We wrote our own ML-based solution to extract structured data from each unstructured source. We had to train our own model—we call it the Harvester—and now we can assess and classify 100% of all the documents that we ingest. This classification is critical because it’s not always clear what is in each document store. We need to identify if any particular document is an appraisal document, or a deed, or a building lease, to determine what they are about and, more importantly, how the data is represented.
After ingesting the data, what else needs to be done before the data is ready for the ML models?
We go through the usual steps that all data scientists are familiar with: cleaning, modeling, and transforming. Stardog is of the most help during the reconciliation phase of the data cleaning as we rely on the semantic structure and custom-built ontology to merge data sources and resolve data conflicts.
Our biggest opportunity lies in understanding the data and building the estimates for our imputations. Messy data means there are a lot of missing values. For some non-critical property data, we are able to enrich our data set with approximate values by using nearest neighbor methods.
How do people use the output of the model?
The model calculates the value of any given property which is then shown to the users within the Evra platform. The user then takes that valuation to inform property screening, diligence, asset management, and risk management for investments and lenders.

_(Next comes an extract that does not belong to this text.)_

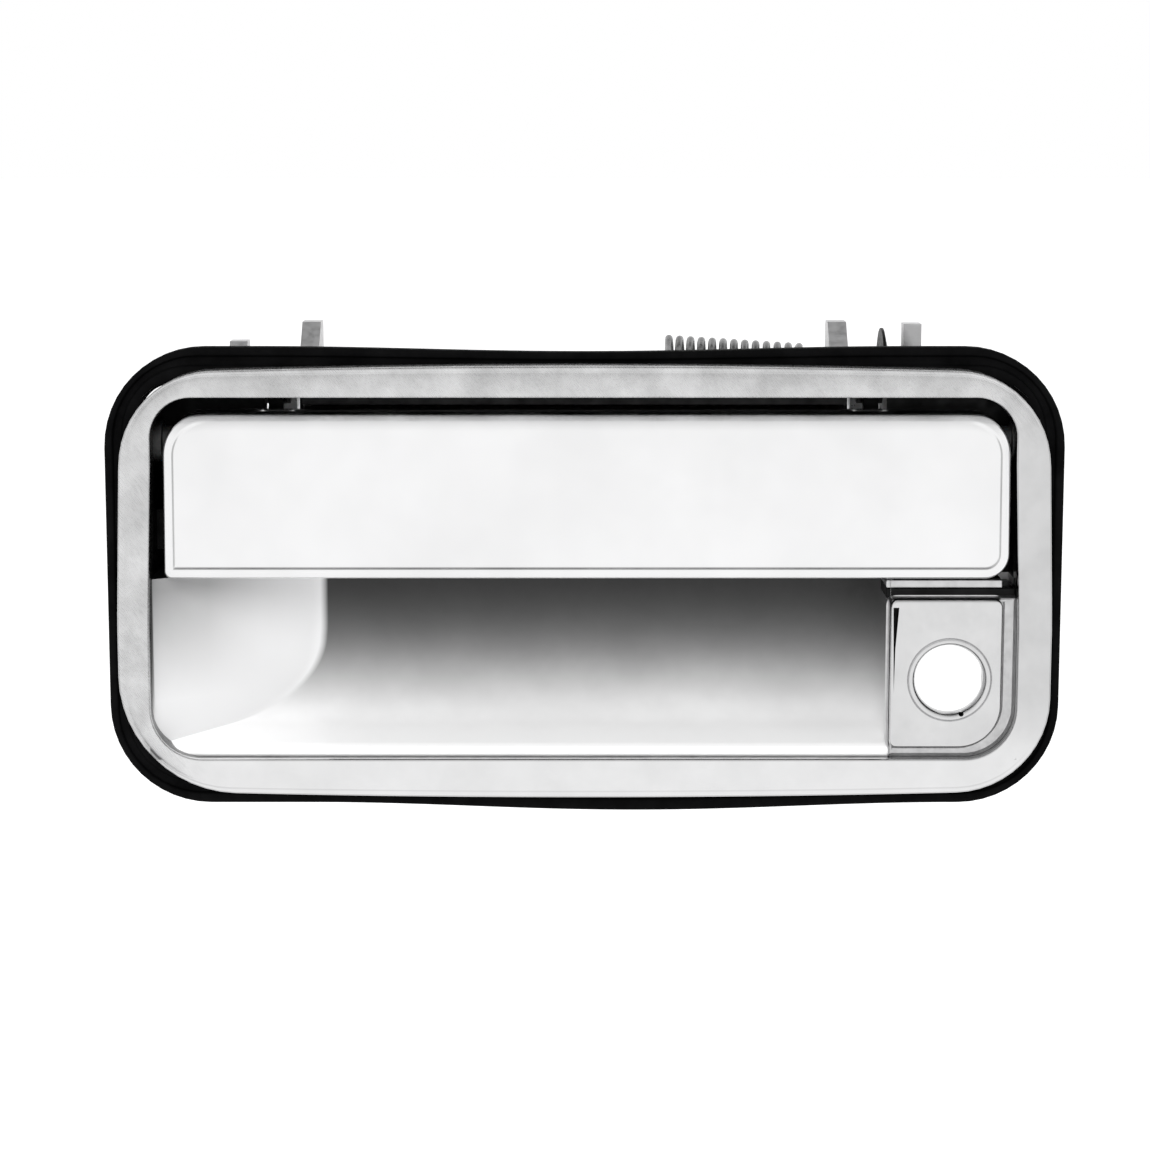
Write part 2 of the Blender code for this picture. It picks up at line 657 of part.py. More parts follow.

Because the DMP already has the hundreds of factors that go into evaluating a property, we can ‘show our work’ and display the Value Drivers that, according to the ML, influence the value of that specific property. Often, machine learning is a black box, and you aren’t sure which data points are most important or what is the strongest influence within the model. With Evra, users can see for themselves what characteristics are most important for the property they are evaluating.